From technology point of view although there have been several innovations (VPNs, Remote Terminals, Webex) that made virtual teams and collaboration possible, new challenges are cropping up each day. As more and more data from corporations is being made accessible throughout the globe to many teams, and intranet boundaries merge with the extranets, security is becoming a key aspect. Moreover, with widespread adoption of mobile devices into corporate networks, corporations face new challenges in integrating and managing multiple platforms and devices in their networks. Companies such as Cisco, Avaya, Lucent and others are investing big bucks into tackling these problems through unified communications (bringing all data – voice, video, data into a single pipe), device agnostic access solutions also known in some cases as endpoint virtualization (technologies that abstract the devices at end-user) and instant anywhere access solutions (giving sales and marketing teams the edge in their negotiations when they need it).
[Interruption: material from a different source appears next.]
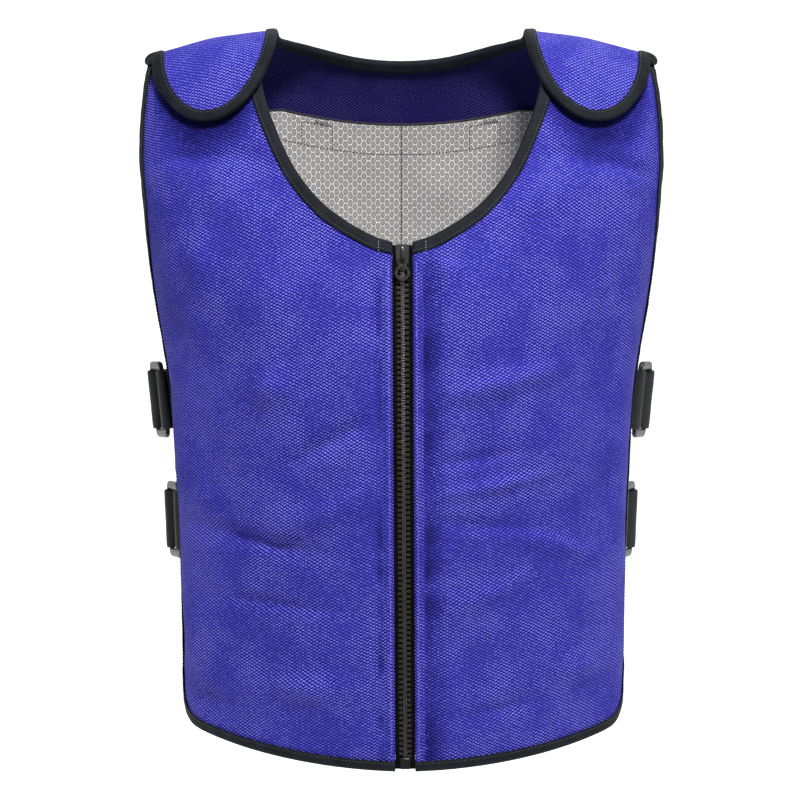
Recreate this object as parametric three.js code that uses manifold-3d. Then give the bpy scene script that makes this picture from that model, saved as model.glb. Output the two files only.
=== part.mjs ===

Additionally, the challenges are not only limited to virtualizing corporations internally but now extend into supply chains and end consumers, bringing collaboration across the entire spectrum.

While technology is great to solve problems, its adoption and success totally depends on overcoming cultural barriers. How many of you have had managers who prefer that you show up in the office and do your work when you can do the same work from home (virtually) and be equally productive (show the same or better results)? Isn’t it just a cultural thing… I need to see you, otherwise I know you are not working!